Once you've determined the state from which your Civil War ancestor likely served, the next helpful step is to learn which company and regiment to which he was assigned. If your ancestor was a Union soldier, he may have been part of the U.S. Regulars, a unit of the United States Army. More likely he was a member of a volunteer regiment raised by his home state, such as the 11th Virginia Volunteers or the 4th Maine Volunteer Infantry. If your Civil War ancestor was an artilleryman, you may find him in a battery unit such as Battery B, 1st Pennsylvania Light Artillery or Battery A, 1st North Carolina Artillery, also called Manly's Battery. African-American soldiers served in regiments ending with U.S.C.T. which stands for United States Colored Troops. These regiments also had Caucasian officers. While infantry regiments were the most common type of service unit of the Civil War, there were many other branches of service on both sides - Union and Confederate. Your Civil War ancestor may have been in a heavy artillery regiment, cavalry, engineers or even the navy.

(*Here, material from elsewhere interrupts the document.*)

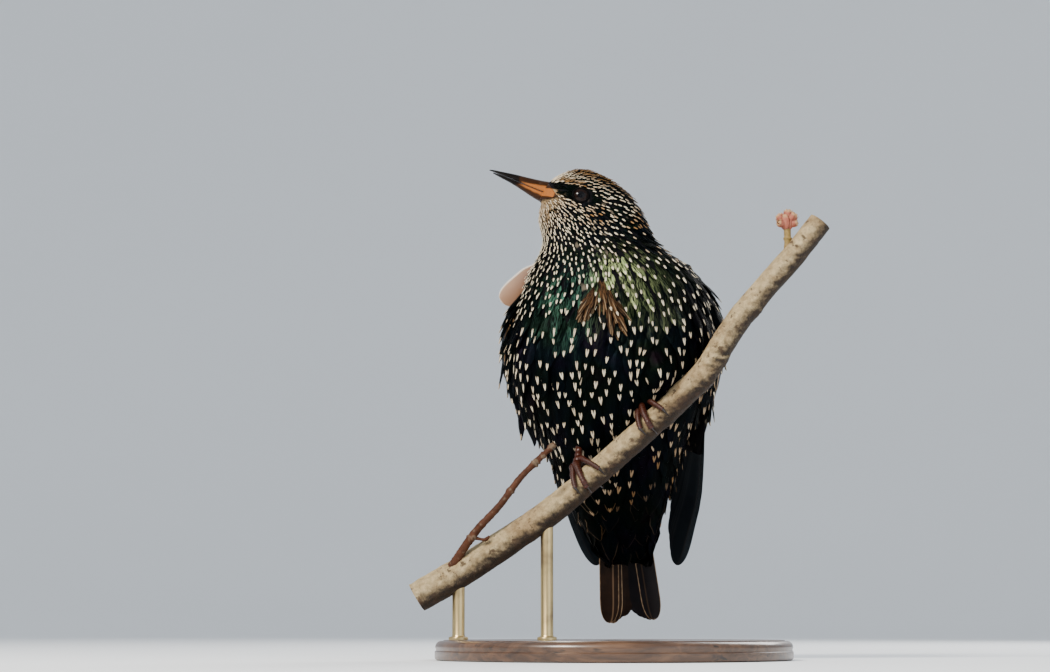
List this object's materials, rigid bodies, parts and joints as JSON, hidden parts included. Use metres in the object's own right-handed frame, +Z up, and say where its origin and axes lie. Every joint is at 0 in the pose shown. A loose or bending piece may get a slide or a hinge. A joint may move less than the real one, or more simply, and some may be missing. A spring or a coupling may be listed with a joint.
{
  "type": "starling",
  "caption": "Perched songbird in spotted glossy winter plumage with its head turned aside, gripping a cut length of branch held by rods over a round base",
  "frame": {"origin": "centre of the underside of the round display base", "axes": "+Z up; the breast faces -Y; the bill points towards -X, raised 22 degrees"},
  "size_m": [0.1673, 0.144, 0.1973],
  "materials": {
    "plumage": "glossy black body feathers with green and purple sheen, each with a pale buff or white tip",
    "flight_feathers": "dark brown black vanes with a satin sheen and thin buff edges",
    "bill": "smooth horn, dark grey brown, warmer orange brown at the base",
    "eye": "dark brown glossy eye",
    "foot_scales": "red brown scuted skin with dark claws",
    "bark": "pale cream and tan smooth bark with grey brown patches and bud scars",
    "twig_bark": "red brown thin bark with pale nodes",
    "bud": "pink and buff bud scales",
    "base_wood": "dark stained wood, satin varnish",
    "rod_metal": "brushed old brass"
  },
  "bodies": {
    "root": {"head": "plumage", "neck": "plumage", "torso": "plumage", "thigh_left": "plumage", "thigh_right": "plumage", "wing_left": "flight_feathers", "wing_right": "flight_feathers", "tail": "flight_feathers", "bill_upper": "bill", "bill_lower": "bill", "eye_left": "eye", "eye_right": "eye", "foot_left": "foot_scales", "foot_right": "foot_scales", "branch": "bark", "twig": "twig_bark", "bud": "bud", "stand_base": "base_wood", "stand_rod_1": "rod_metal", "stand_rod_2": "rod_metal"}
  },
  "joints": []
}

There are many ways to learn the regiment in which your ancestor served. Begin at home, by asking your parents, grandparents and other relatives. Check photo albums and other old family records as well. If you know where the solider is buried, his tombstone may list his state and unit number. If you know the county where the soldier lived when he enlisted, then county histories or other county resources should provide details of the units formed in the area. Neighbors and family members often enlisted together, which may provide further clues.

Even if you only know the state in which your Civil War ancestor served, most states compiled and published a list of the soldiers in each unit from that state. These can often be found at a libraries with a local history or genealogical collection. Some lists have also been partially published online. There are also two country-wide published series that list the soldiers who served in the Union or Confederate armies during the war, along with their regiments:

  1. The Roster of Union Soldiers, 1861-1865 (Wilmington, NC: Broadfoot Publishing) - A 33-volume set that lists all of the men who served in the Union armies by state, regiment and company.

  2. 2. The Roster of Confederate Soldiers, 1861-1865- A 16-volume set that lists all of the individuals who served in the southern armies during the war, by state and organization.
Online you may want to begin your search with the Civil War Soldiers & Sailors System (CWSS) sponsored by the National Park Service. The system features an on-line database of names of soldiers, sailors, and United States Colored Troops who served in the Civil War based on records at the National Archives. The subscription-based U.S. Civil War Soldier Records and Profiles collection at Ancestry.com and the American Civil War Research Database are other excellent resources for online Civil War research. They will cost you, but both generally offer further details than the CWSS database. If your ancestor has a common name, however, it may be difficult to distinguish him in these lists until you have identified his location and regiment.